AOTC vs. The Other Guy: The Lifetime Learning Credit
The AOTC's main rival is the Lifetime Learning Credit (LLC). It’s easy to confuse them, but they serve different purposes. You can only claim one of these credits per student per year.
- Generosity: The AOTC is more generous ($2,500 vs. the LLC's $2,000) and is partially refundable, while the LLC is not refundable at all.
- Eligibility Window: The AOTC is only for the first four years of undergraduate study. The LLC is much broader and can be used for undergraduate, graduate, and even professional degree courses taken to acquire job skills, with no limit on the number of years you can claim it.
- Enrollment: The AOTC requires the student to be enrolled at least half-time. The LLC only requires taking one or more courses.

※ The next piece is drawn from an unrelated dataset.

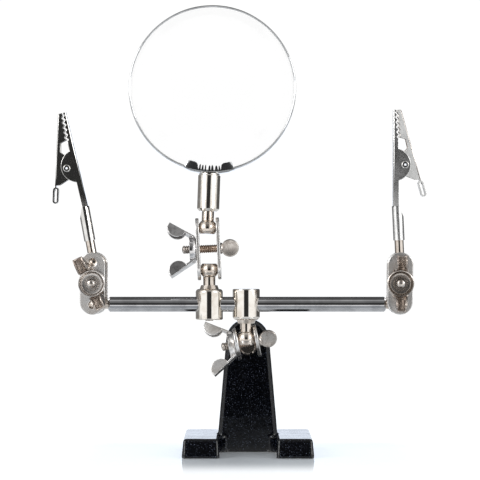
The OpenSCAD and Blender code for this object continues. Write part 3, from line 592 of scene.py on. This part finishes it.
def stamped(node, name, finish, slot_name, rim=None, **widths):
    """A copy of a solid whose edges are rounded by these widths; rim is a finish for the rounds, a darker one
    that paints shade along the edges.
    """
    made = copy_of(node, name)
    work = bmesh.new()
    work.from_mesh(made.data)
    bmesh.ops.dissolve_limit(work, angle_limit=same_plane, verts=work.verts, edges=work.edges)
    work.normal_update()
    widest = weigh_edges(work, **widths)
    work.to_mesh(made.data)
    work.free()
    bevel = made.modifiers.new("edge", "BEVEL")
    bevel.width = widest * mm
    bevel.segments = 3
    bevel.limit_method = "WEIGHT"
    bevel.use_clamp_overlap = False
    made.data.materials.clear()
    made.data.materials.append(finish)
    if rim:
        made.data.materials.append(rim)
        bevel.material = 1
    apply_modifiers(made)
    made.data.shade_smooth()
    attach(made, nodes[node]["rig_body"])
    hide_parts(node)
    keep_edges(made, 34)
    flat_shading(made)
    return made


same_plane, straight_on = math.radians(0.6), math.radians(150)
shortest_fold, calm_width = 2.5 * mm, 0.04
for name in list(nodes):
    if name.endswith("_plate"):
        stamped(name, name + "_stamped", satin_nickel, "satin_nickel", cut=0.3)

# %% [markdown]
# A clip's jaws are folded from one sheet each, so their backs meet the cheeks in a round fold and
# the cut edges are nearly sharp. The places that matter, the barrel's end and the thumb tab, are
# known from the jaws' own frame, which the clip's hinge and its rod give. The left clip is still
# bright, the right one is clouded by use, and both thumb tabs are frosted.


# %% Clip jaws
def jaw_frame(hand):
    """The frame of a clip's jaws: X from the fixed jaw's back, Z from the heel to the tips."""
    hinge = joints[hand + "_clip_jaw"]
    y = Vector(hinge["axis"]).normalized()
    rod = Vector(joints[hand + "_clip_spin"]["axis"]).normalized()
    z = Matrix.Rotation(math.radians(jaw_incline), 3, y) @ rod
    turned = Matrix((y.cross(z), y, z)).transposed().to_4x4()
    heel = Matrix.Translation((-pivot_x * mm, 0, -pivot_up * mm))
    return Matrix.Translation(Vector(hinge["pos_m"])) @ turned @ heel


jaw_l, jaw_incline, jaw_angle, sheet_t = 37.0, 2.8, 15.6, 0.6
pivot_x, pivot_up = 4.65, jaw_l - 21.1
barrel_end, tab_start, frost_start = 0.5, jaw_l - 26.2, jaw_l - 27.0
jaw_finish = {"left": (bright_sheet, bright_sheet), "right": (clouded_sheet, frosted_sheet)}
for hand in ("left", "right"):
    to_jaw = jaw_frame(hand).inverted()
    turned = jaw_frame(hand).to_3x3()
    back, cheek = turned.col[0], turned.col[1]
    leaning = Matrix.Rotation(math.radians(-jaw_angle), 3, cheek) @ back
    fixed_finish, moving_finish = jaw_finish[hand]
    stamped(hand + "_clip_fixed_jaw", hand + "_fixed_jaw_sheet", fixed_finish, "bright_nickel",
            cut=0.16, fold=0.8, back=back, cheek=cheek,
            calm=lambda point, to_jaw=to_jaw: (to_jaw @ point).z < barrel_end * mm)
    # The right moving jaw's rounds get the darker stamped finish: painted shade that draws its outline.
    moving = stamped(hand + "_clip_moving_jaw", hand + "_moving_jaw_sheet", moving_finish, "bright_nickel",
                     cut=0.16, fold=0.8, back=leaning, cheek=cheek,
                     calm=lambda point, to_jaw=to_jaw: (to_jaw @ point).z < tab_start * mm,
                     rim=stamped_nickel if hand == "right" else None)
    moving.data.materials.append(frosted_sheet)
    for face in moving.data.polygons:
        if (to_jaw @ face.center).z < frost_start * mm:
            face.material_index = len(moving.data.materials) - 1

# %% [markdown]
# The lens, the ring and the hubs of the nuts are round. Blender can spin a profile with a
# modifier, but then the seam and the middle need mending, and each leaning axis needs an object
# of its own. The helper here walks once round the axis and writes the faces itself.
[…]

In short, if you're eligible for the AOTC, it's almost always the better choice.
The Capipedia.com Take
From a value investor's perspective, an education is one of the most important investments a person can make in their human capital. The AOTC is a powerful tool that directly lowers the cost basis of this investment, thereby increasing its long-term return on investment (ROI). Think of it this way: if you can save $2,500 a year on college costs for four years, that’s $10,000 that doesn't have to be pulled from savings, taken out in loans, or diverted from your own investment portfolio. That $10,000 can be put to work compounding elsewhere. For parents, effectively managing tax credits like the AOTC is as much a part of smart financial planning as choosing the right stocks or mutual funds. It's about maximizing value and efficiency with the capital you have. Don't dismiss tax planning as boring accounting. It is an active, value-adding component of a sound investment strategy. Ignoring “free money” from the government via credits like the AOTC is the equivalent of turning down a guaranteed, risk-free return on your money. A savvy investor leaves no stone unturned in the quest for value, and that includes the tax code.